Leserbrief zu „Plagiate sollen verjähren“ und Liessmann: „Zweierlei Maß“, 24. 2.

Ernst Sittinger hat sicherlich recht, von Dissertanten, männlich wie weiblich, eigenes Denken und Anständigkeit zu fordern. Freilich sieht er die Problematik nicht in dem größeren Zusammenhang, in dem Dissertationen entstehen. Der direkte Zusammenhang besteht in der Qualität der Kooperation von Kandidaten und Betreuern, danach mit den unterscheidbaren Fachkulturen, in denen Dissertationen geschrieben werden. Vor allem dürfte es am Verständnis der Bedeutung von wissenschaftlichen Arbeiten wie Dissertationen seitens mancher Verantwortlichen an den Universitäten liegen – einerseits bezüglich der Betreuung, andererseits hinsichtlich der Überprüfung von Plagiaten: Gute Betreuung ist aufwändig und es besteht ein Interesse, den Ruf der Universität nicht zu schädigen.

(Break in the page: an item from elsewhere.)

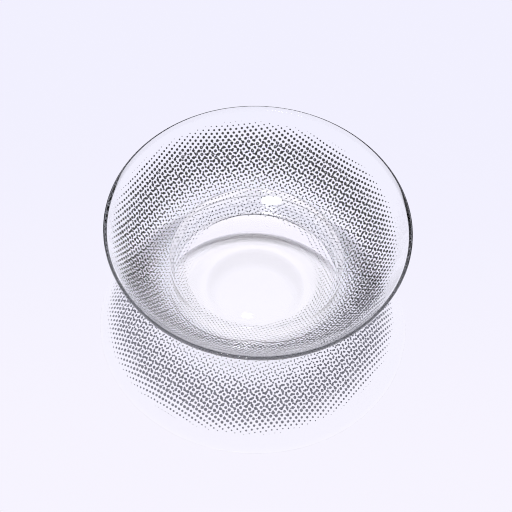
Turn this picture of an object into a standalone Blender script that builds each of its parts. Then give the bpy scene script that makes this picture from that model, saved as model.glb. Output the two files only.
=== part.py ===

Kritik an Plagiaten müsste deshalb zuallererst an den Voraussetzungen und Bedingungen zur Erarbeitung einer Dissertation an Universitäten geübt werden. Dazu ist bisher sehr wenig zu hören oder zu lesen gewesen. Eine unvoreingenommene, umfassende, qualitative Studie sollte die strukturellen Probleme des Entstehens von Dissertationen aufdecken können.

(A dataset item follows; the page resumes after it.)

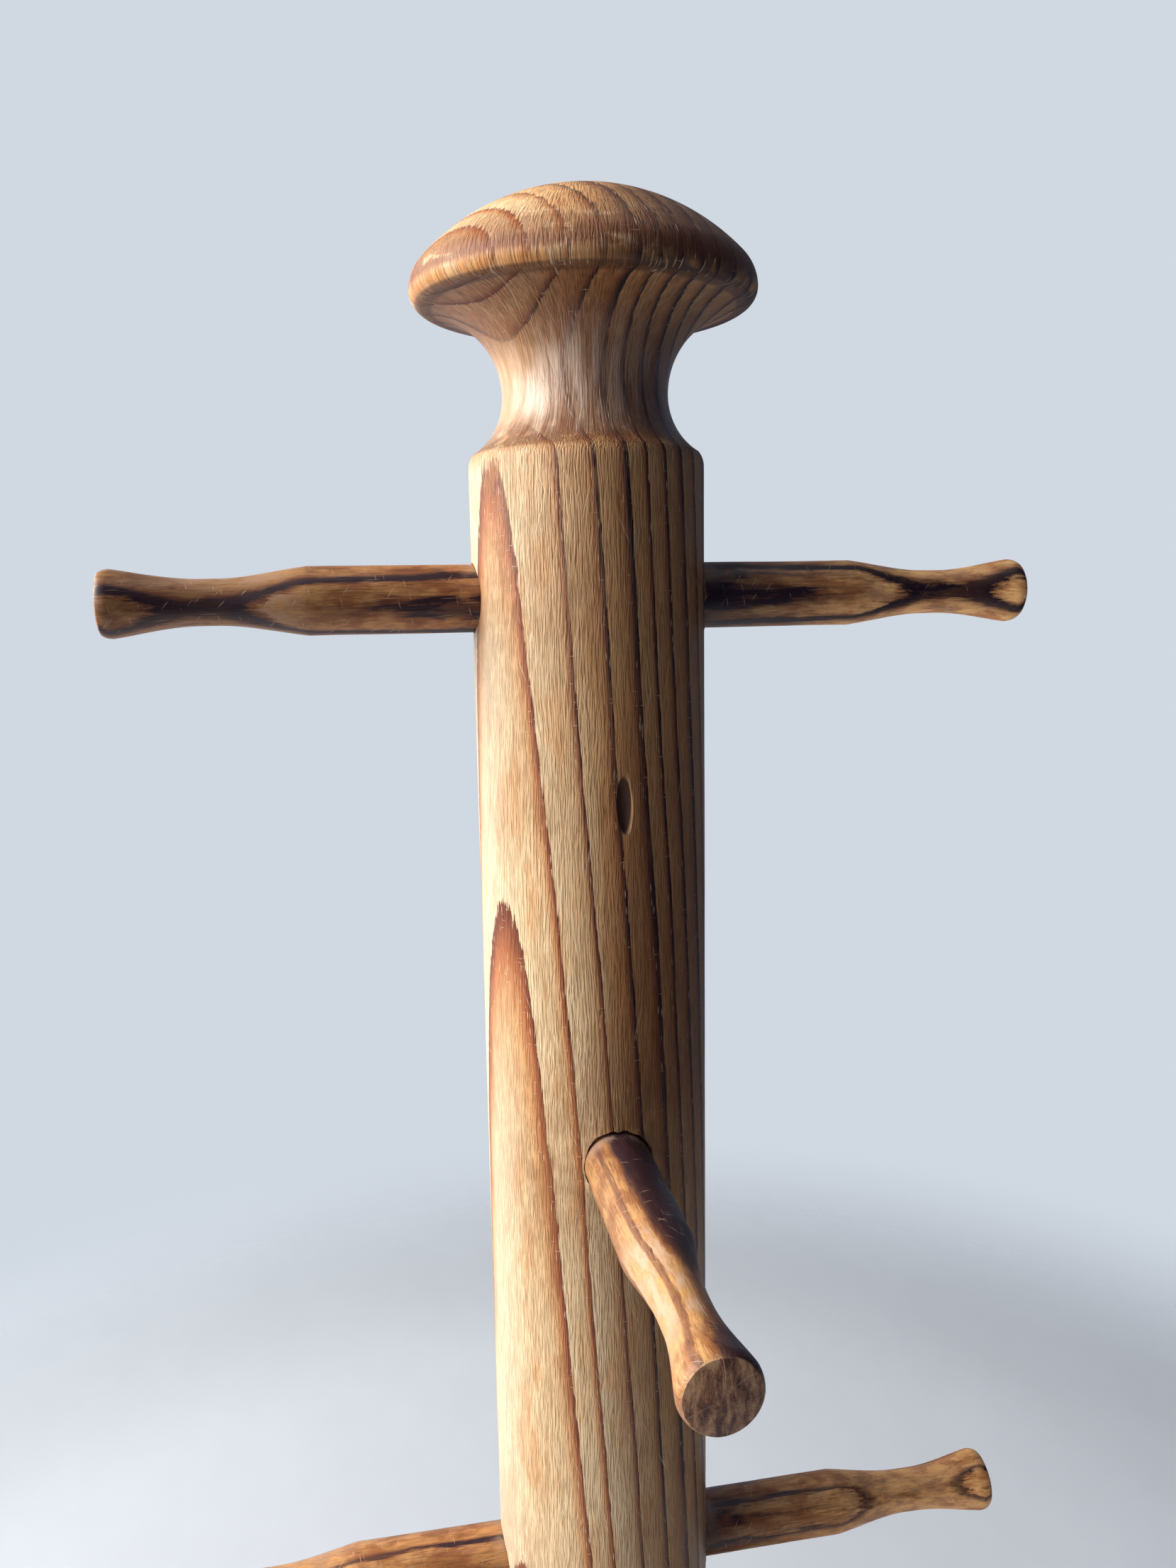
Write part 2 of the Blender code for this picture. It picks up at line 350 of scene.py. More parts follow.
class Surface(Graph):
    """Builds one material. place is the point on the surface, in mm."""

    def __init__(self, name):
        self.material = bpy.data.materials.new(name)
        self.material.use_nodes = True
        super().__init__(self.material.node_tree)
        self.shader = self.tree.nodes["Principled BSDF"]
        coords = self.tree.nodes.new("ShaderNodeTexCoord")
        self.place = self.vector('SCALE', coords.outputs["Object"], scale=1 / MM)

    def varnish(self, weight, roughness):
        self.put(self.shader.inputs["Coat Weight"], weight)
        self.shader.inputs["Coat Roughness"].default_value = roughness

    def finish(self, colour, roughness, normal, specular=0.5):
        self.put(self.shader.inputs["Base Color"], colour)
        self.put(self.shader.inputs["Roughness"], roughness)
        self.put(self.shader.inputs["Normal"], normal)
        self.shader.inputs["Specular IOR Level"].default_value = specular
        return self.material


# ---------------------------------------------------------------- pine

DENT_ANGLE = FRONT + math.radians(15.8)
DENT_HEIGHT = TIER_TOP - 35.2 * MM
PITH_ANGLE = FRONT + math.radians(-50)
PITH_DISTANCE = 84.0
PITH_LEAN = 0.056

# Heights in mm of the neck's lower corner and of the knob's rim.
SHOULDER = TIER_TOP / MM + 24.5
RIM = KNOB_TOP / MM - 19.2

# Each annual ring's dark outer edge, as distance from the pith at height 0, in mm,
# and how quickly it darkens towards that edge: below 1 makes a broad dark line.
RINGS = (
    (52.0, 1.0), (58.0, 1.0), (64.0, 1.0), (69.9, 1.0), (77.48, 0.85), (81.45, 0.6),
    (86.8, 1.1), (92.2, 1.0), (97.5, 0.6), (101.05, 0.75), (104.8, 0.7), (108.7, 0.55),
    (112.2, 0.75), (116.3, 0.6), (121.7, 0.8), (126.0, 0.7), (131.0, 0.7),
)

# From the pale wood just outside one dark edge to the next dark edge: in rings near the pith,
# whose latewood is a mild red-brown, and in the narrow dark rings further out.
INNER_RING_COLOURS = (
    (0.000, rgb(140, 82, 54)), (0.008, rgb(228, 200, 158)), (0.740, rgb(224, 190, 144)),
    (0.860, rgb(214, 162, 110)), (0.935, rgb(184, 112, 68)), (0.975, rgb(132, 72, 46)),
    (1.000, rgb(116, 62, 42)),
)
OUTER_RING_COLOURS = (
    (0.000, rgb(76, 44, 38)), (0.015, rgb(206, 158, 104)), (0.580, rgb(198, 146, 92)),
    (0.770, rgb(184, 126, 74)), (0.860, rgb(146, 92, 54)), (0.915, rgb(86, 50, 38)),
    (0.950, rgb(45, 26, 28)), (1.000, rgb(44, 24, 26)),
)

# What threads and streaks multiply the colour by, from hollow to ridge.
THREAD_TINTS = ((0.30, (0.74, 0.64, 0.54, 1)), (0.48, (1, 1, 1, 1)), (0.66, (1.13, 1.14, 1.15, 1)))
STREAK_TINTS = ((0.30, (0.86, 0.78, 0.70, 1)), (0.50, (1, 1, 1, 1)), (0.72, (1.10, 1.11, 1.12, 1)))
COMBED_TINTS = ((0.30, 0.70), (0.50, 1.0), (0.68, 1.16))

# The dome's surface where hands wear it, from rubbed bare to ingrained dirt.
WORN_DOME_COLOURS = (
    (0.34, rgb(240, 214, 172)), (0.46, rgb(222, 174, 116)), (0.54, rgb(184, 120, 66)),
    (0.66, rgb(116, 70, 38)),
)


def annual_rings(g, place, rings, pith, lean, fuzz):
    """Place within the ring, 0 just outside a dark edge to 1 at the next, and how far from the pith."""
    middle = (0.5, 0.5, 0.5)
    drift = g.vector('SUBTRACT', g.noise(place, (0.03, 0.03, 0.012), 1.0, colour=True), middle)
    tremor = g.vector('SUBTRACT', g.noise(place, (0.3, 0.3, 0.05), 2.0, colour=True), middle)
    moved = g.vector('ADD', place, g.vector('SCALE', drift, scale=1.8))
    moved = g.vector('ADD', moved, g.vector('SCALE', tremor, scale=0.4))
    flat = g.vector('MULTIPLY', g.vector('SUBTRACT', moved, (pith[0], pith[1], 0.0)), (1, 1, 0))
    height = g.split(place)[2]
    reach = g.scaled(height, lean, g.vector('LENGTH', flat))
    reach = g.plus(reach, fuzz)
    number = 0.0
    for (low, _), (high, _) in zip(rings, rings[1:]):
        number = g.plus(number, g.stretch(reach, low, high))
    count = len(rings) - 1
    share = g.maths('DIVIDE', number, count)
    powers = [(i / count, power / 2) for i, (_, power) in enumerate(rings[1:])]
    power = g.times(g.ramp(share, powers, 'CONSTANT'), 2.0)
    return g.maths('POWER', g.maths('FRACT', number), power), reach


def strokes(g, u, v, tilt, across, along, chance, seed):
    """Scattered thin scratches, 1 on a scratch: narrow cells of which a few are kept.

    The scratches lie tilt degrees from v in the u-v plane, across wide and along long in mm. chance
    is the share of the cells that hold one.
    """
    turn = math.radians(tilt)
    side = g.plus(g.times(u, math.cos(turn)), g.times(v, math.sin(turn)))
    up = g.minus(g.times(v, math.cos(turn)), g.times(u, math.sin(turn)))
    stretched = g.join(g.maths('DIVIDE', side, across), g.maths('DIVIDE', up, along), seed)
    distance, colour = g.cells(stretched, 1.0)
    kept = g.maths('LESS_THAN', g.split(colour)[0], chance)
    return g.times(kept, g.between(distance, 0.3, 0.08))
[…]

Übrigens: In Österreich tragen viele Menschen einen Doktortitel, ohne je eine Dissertation geschrieben zu haben, weil das beispielsweise für diesen Titel der Rechtswissenschaften nicht verlangt worden war. Wo keine Dissertation, kann auch kein Plagiat nachgewiesen werden.
Em. O. Univ-Prof. Dr. Paul Kellermann, Klagenfurt

Weitere Leserbriefe zum Thema

An der Oberfläche

Professionelle „Plagiatsjäger“ fischen zurzeit offenbar eher an der Oberfläche. (Was sich mit KI ändern wird). Ihre Software sucht nach wörtlichen Übereinstimmungen zwischen einem konkreten Ziel, etwa einer Dissertation, und einer von vornherein oder mittlerweile im Internet zugänglichen Quelle. Aufgedeckt wird auf diese Weise, ohne weiteres Nachhaken, bestenfalls ein Abkupfern von Formulierungen, nicht aber der ungleich folgenschwerere Diebstahl innovativer wissenschaftlicher Ideen. Offenkundig gewordene Plagiate dieser hinterhältigeren Art werden innerhalb der einschlägigen wissenschaftlichen „Community“ sicher nicht so schnell verjähren.
Univ.-Prof. Dr. August Fenk, Klagenfurt

Messen und bewerten

Zu Plagiaten in Publikation und über den Umgang damit hat sich Rektorenchef Oliver Vitouch geäußert und in derselben Ausgabe der Kleinen Zeitung in einem anderen Kontext Konrad Paul Liessmann. In dem Zusammenhang sollte man auf eine Analogie verweisen: Ein Plagiatsjäger wie Stefan Weber ignoriert ein Grundprinzip von akkreditierten Prüfstellen, nämlich die strikte Trennung von Messen/Prüfen – in diesem Fall dem Auffinden von unzureichend referenzierten Zitaten – von der Bewertung der Prüfergebnisse, also der Auswirkung auf den Wert der Publikation. Damit könnte man vielleicht auch das von Herrn Liessmann angesprochene Dilemma des Messens mit zweierlei Maß auflösen.

Man muss sich aber vor Augen führen, welche Herausforderungen auf uns erst zukommen werden, wenn anstelle der „Copy-Paste-Technik“ die KI zum Einsatz kommen wird.
Dr. Peter Klug, Graz

Fragwürdige Haltung

Herr Liessmann bringt es wie immer auf den Punkt. Da wird ein jüdischer Student von einem propalästinensischen Kommilitonen krankenhausreif geschlagen. Keine Reaktion von den linken Haltungsideologen. Was ist das für eine „Haltung“, die heute noch solch brutale Angriffe auf Juden einfach nicht zur Kenntnis nimmt und somit auch toleriert? 

Natürlich gibt es auch rechten Judenhass, aber die Symbiose von linken und islamistischen Antisemiten und Antizionisten ist jetzt, besonders in Europa, für Jüdinnen und Juden viel gefährlicher.